The final descent to Prades was one of the highlights of the trip, with a strong Mediterranean flavour evident in vegetation, villages and road furnishings.  We had broken the back of it now, and all that remained was for the last 85 km to be covered on the final day before the 1:05 pm cutoff.

Day 5.  Prades - Cerbere.  Only 85 km.

Mostly gently down hill with 5 short bergs at the death.  The first 50 km was great sport, reverting back to the town sprint festivities that had been abandoned once the hills-proper began.  Post morning tea the Med was finally in view and the inevitable foxing and some perhaps less than sensible riding ensued in the built up seaside ports and their inevitable congestion.  I'd pretty much accepted that I'd missed the break as Kev, Nige, Ham, Tom, Arnold, Jason and GK squeezed through traffic and disappeared out of view.  Somehow though, either they took a wrong turn or we snuck a short-cut (a bit of both i think) because somehow a bunch of us ended up together at the base of the last Poggio-like berg which we had previously joked about as being the "launch pad".  My legs didn't fail me and I was able to skip away before sitting up and waiting for Anita who had bonked a little on the run in.  It was great to roll in together at approx midday and complete an arduous adventure that in the lead up she had convinced herself she wouldn't be able to handle.

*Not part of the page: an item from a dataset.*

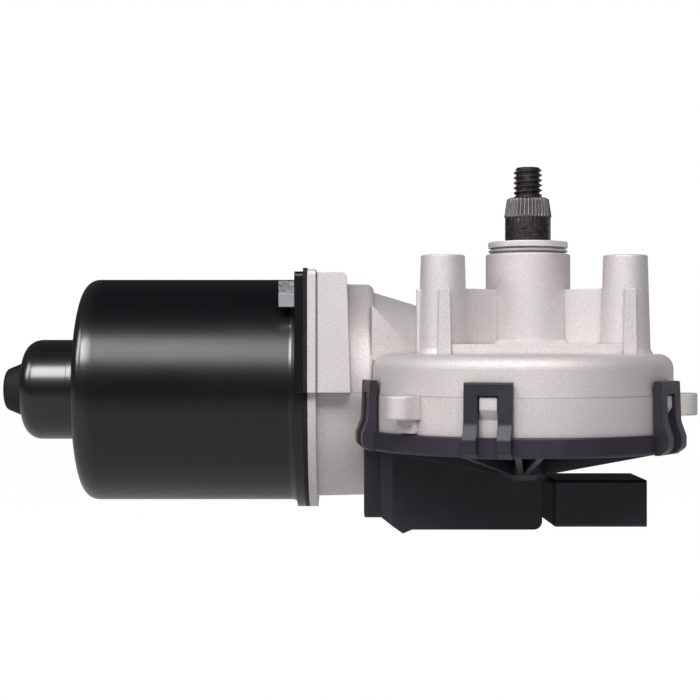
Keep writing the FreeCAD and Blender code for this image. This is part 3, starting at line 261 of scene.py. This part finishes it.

In fact it was a credit to all of us for knocking the Raid off during what turned out to be a particularly hot slab of weather.  Swimming in the crystal Mediterranean and ice cream never felt better.  Well done all!  And big thanks to Ian and Julie for their support, insight, humour and helping us achieve our goal.  Not sure what the next euro adventure will be, but I'm hoping it won't be another 6 years before we all get over there again.